Guardrails: Guard and GuardrailProvider

What it is

Guardrails are a content-inspection capability built into the Agentic Layer gateway contracts. They let platform teams apply policies — PII masking, toxic-language detection, safety filters — to the traffic that flows through any gateway, without modifying the agents or tool servers on either side.

The capability is expressed through two gateway-agnostic Custom Resource Definitions:

  • GuardrailProvider declares where a guardrail backend lives and how to authenticate to it. It represents one of the supported API contracts: Presidio (PII detection), OpenAI Moderation (content safety), or AWS Bedrock Guardrails (enterprise policy enforcement). One provider can back many guards.

  • Guard binds a provider to a concrete policy: when it runs (pre_call, post_call, or during_call), which entities or categories to check, what action to take on a hit (MASK or BLOCK), and at what confidence thresholds. Each guard targets exactly one provider.

Gateway CRDs (AiGateway, AgentGateway, ToolGateway) expose a uniform spec.guardrails field — an ordered list of references to Guard resources. The gateway’s implementation operator resolves those references and programs the underlying gateway to invoke the guardrail at request time.

Why it exists

Agents and tool servers should not need to implement content inspection themselves. An agent framework rarely has the context to know which data-handling regulation applies to a given deployment, and embedding provider-specific guardrail SDKs in every container image would tie the inspection logic to the agent lifecycle.

Centralising guardrails at the gateway solves this cleanly. A platform team can declare a single Guard resource and attach it to any number of gateways; all traffic through those gateways is inspected consistently, regardless of which agent or tool server generated it. Policy changes take effect without redeploying agents. Guardrail provider credentials and endpoints are kept in GuardrailProvider resources managed by the platform team, not scattered across agent pods.
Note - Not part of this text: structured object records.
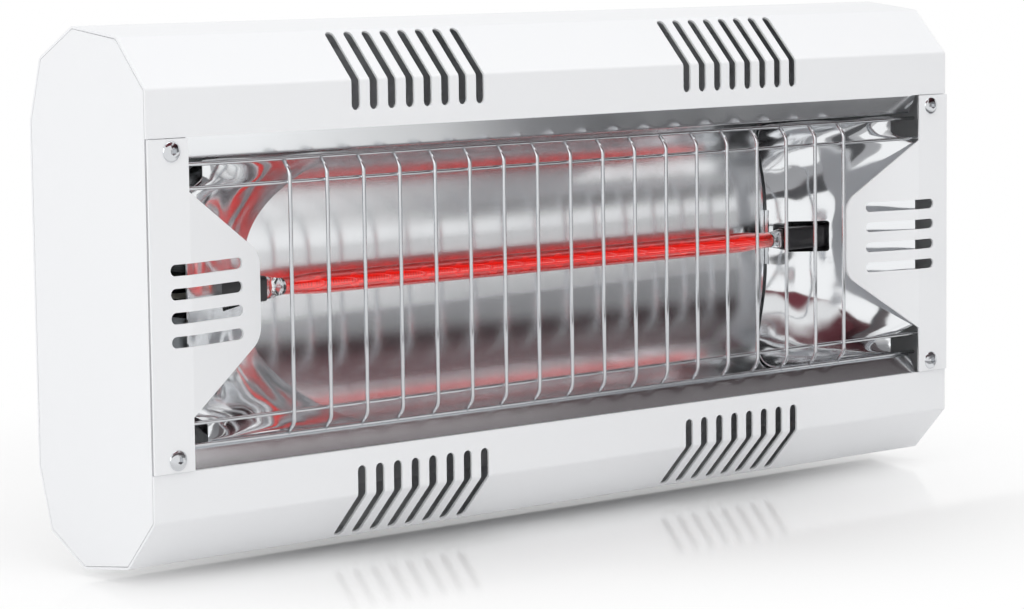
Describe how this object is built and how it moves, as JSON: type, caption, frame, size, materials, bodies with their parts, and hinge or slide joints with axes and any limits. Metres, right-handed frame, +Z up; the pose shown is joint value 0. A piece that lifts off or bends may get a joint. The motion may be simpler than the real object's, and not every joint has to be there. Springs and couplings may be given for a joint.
{
  "type": "electric bar heater",
  "caption": "Wall-mounted infrared bar heater: folded white housing, polished reflector with a red quartz lamp, wire guard and a tilting wall bracket.",
  "frame": {"origin": "middle of the wall plate's back face, where it lies on the wall", "axes": "+X along the lamp, -Y the way the heater faces, +Y into the wall, +Z up"},
  "size_m": [0.5436, 0.1591, 0.2574],
  "materials": {
    "white_paint": "white powder coat, satin",
    "polished_aluminium": "mirror-polished sheet",
    "bright_wire": "bright wire",
    "ruby_quartz": "red-tinted quartz, clear polished",
    "clear_quartz": "clear fused quartz",
    "tungsten": "glowing tungsten coil",
    "dark_ceramic": "dark glazed ceramic",
    "pale_ceramic": "unglazed pale ceramic",
    "glass_sleeve": "braided glass sleeve on nickel wire",
    "earth_sleeve": "green and yellow silicone sleeve",
    "brass": "plain brass",
    "black_nylon": "black moulded nylon",
    "rubber": "black moulded seal",
    "fibre": "pressed fibre washer",
    "bright_screw": "bright plated dome head",
    "zinc_steel": "zinc-plated steel"
  },
  "bodies": {
    "bracket": {"wall_bracket": "white_paint"},
    "heater": {"back_bracket": "white_paint", "bracket_nut_left_bottom": "zinc_steel", "bracket_nut_left_top": "zinc_steel", "bracket_nut_right_bottom": "zinc_steel", "bracket_nut_right_top": "zinc_steel", "bracket_screw_left_bottom": "zinc_steel", "bracket_screw_left_top": "zinc_steel", "bracket_screw_right_bottom": "zinc_steel", "bracket_screw_right_top": "zinc_steel", "cover_screw_left_bottom": "bright_screw", "cover_screw_left_top": "bright_screw", "cover_screw_right_bottom": "bright_screw", "cover_screw_right_top": "bright_screw", "earth_lead": "earth_sleeve", "earth_nut": "zinc_steel", "earth_stud": "zinc_steel", "earth_tag": "brass", "end_plate_left": "white_paint", "end_plate_right": "white_paint", "end_reflector_left": "polished_aluminium", "end_reflector_right": "polished_aluminium", "filament": "tungsten", "friction_washer_left": "fibre", "friction_washer_right": "fibre", "gland_body": "black_nylon", "gland_cap": "black_nylon", "gland_nut": "black_nylon", "gland_seal": "rubber", "holder_screw_left": "zinc_steel", "holder_screw_right": "zinc_steel", "lamp_cap_left": "dark_ceramic", "lamp_cap_right": "dark_ceramic", "lamp_holder_left": "dark_ceramic", "lamp_holder_right": "dark_ceramic", "lamp_lead_left": "glass_sleeve", "lamp_lead_right": "glass_sleeve", "lamp_pinch_left": "clear_quartz", "lamp_pinch_right": "clear_quartz", "pivot_bolt_left": "zinc_steel", "pivot_bolt_right": "zinc_steel", "pivot_washer_left": "zinc_steel", "pivot_washer_right": "zinc_steel", "quartz_tube": "ruby_quartz", "rear_screw_left_bottom": "zinc_steel", "rear_screw_left_top": "zinc_steel", "rear_screw_right_bottom": "zinc_steel", "rear_screw_right_top": "zinc_steel", "reflector_trough": "polished_aluminium", "shell": "white_paint", "side_cover_left": "white_paint", "side_cover_right": "white_paint", "terminal_block": "pale_ceramic", "wing_nut_left": "zinc_steel", "wing_nut_right": "zinc_steel", "wire_guard": "bright_wire"}
  },
  "joints": [
    {"name": "tilt", "type": "hinge", "parent": "bracket", "child": "heater", "pos_m": [0, -0.038, 0], "axis": [1, 0, 0], "range_deg": [0, 30]}
  ]
}
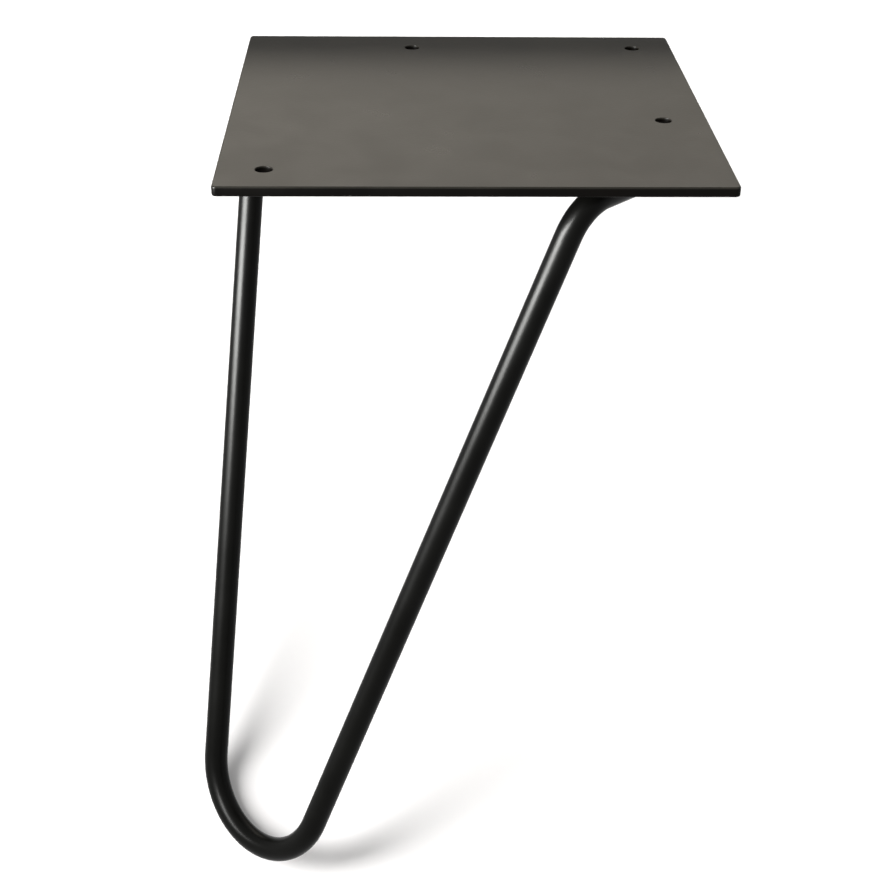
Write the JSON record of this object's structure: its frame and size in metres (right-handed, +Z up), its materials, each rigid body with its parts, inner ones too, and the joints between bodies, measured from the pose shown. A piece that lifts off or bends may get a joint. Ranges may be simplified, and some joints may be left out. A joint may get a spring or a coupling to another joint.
{
  "type": "tubular furniture leg",
  "caption": "Hairpin-style furniture leg: a round steel tube bent into a V and welded under a square screw plate.",
  "frame": {"origin": "centre of the mounting plate's top face, which lies against the furniture", "axes": "+Z up, out of the mounting face into the furniture; X and Y along the plate's sides; the foot is under the outer corner, at -X -Y"},
  "size_m": [0.1674, 0.1674, 0.25],
  "materials": {
    "plate_coat": "satin black powder coat",
    "tube_coat": "semi-gloss black powder coat",
    "weld_coat": "black powder coat over a weld bead"
  },
  "bodies": {
    "root": {"mounting_plate": "plate_coat", "bent_tube": "tube_coat", "front_weld_outer": "weld_coat", "front_weld_inner": "weld_coat", "side_weld_outer": "weld_coat", "side_weld_inner": "weld_coat"}
  },
  "joints": []
}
The two-tier split between GuardrailProvider and Guard is deliberate. It lets a platform team own the infrastructure side (provider endpoints, credentials) while application teams own the per-gateway policies (which entities to catch, what to do with them), each without touching the other’s resources.

How it fits

At request time, the gateway runs each attached guard in the order they are listed. For pre_call mode, the outgoing prompt or tool-call arguments are forwarded to the provider before they reach the LLM or tool server. For post_call mode, the LLM or tool-server response is inspected before it is returned to the caller. The provider signals either a clean pass, a masked payload (with sensitive spans replaced by placeholders), or a block that terminates the request.

The implementation is per-gateway. The LiteLLM-based AI gateway operator translates Guard resources into LiteLLM’s native guardrails: configuration block, enabling PII detection and masking on AiGateway traffic. The agentgateway-based tool-gateway operator takes a different approach: for each Guard attached to a ToolGateway, it deploys a dedicated guardrail-adapter instance and wires it into the gateway via Envoy’s ext_proc mechanism. This adapter is provided by the guardrail-adapter project, which bridges Agentic Layer gateways to guardrail engines through the Envoy external processing API; its documentation will be integrated into this site in a later phase.

Trade-offs and alternatives

Provider abstraction vs. native provider integration

Wrapping multiple providers behind a common CRD interface means the CRD cannot expose every provider-specific knob directly. The design accepts this: GuardrailProvider.spec.presidio, .openaiModeration, and .bedrock carry only the fields that operators currently translate. The benefit is a uniform attachment point across all gateways that survives provider changes — swapping a Presidio deployment for an OpenAI Moderation endpoint is a GuardrailProvider edit, not an agent change.

Guard-per-policy vs. a single embedded policy

Guard is a separate, referenceable resource rather than an inline policy block on the gateway. This allows the same guard to be reused across multiple gateways, and it allows guardrail policy to be versioned and reviewed independently of gateway manifests. The cost is an additional resource to manage, but for any non-trivial deployment the reuse and separation benefits outweigh the overhead.

Gateway-level inspection vs. sidecar / agent-side inspection

An alternative is to run inspection logic in a sidecar container next to each agent or tool server, or inside the framework itself. Gateway-level inspection is preferred because it applies uniformly to all traffic, is independent of the agent framework, and can be updated by the platform team without any agent change. Sidecar-level inspection may be appropriate in high-trust environments where per-agent policy differentiation is needed at a finer granularity than per-gateway.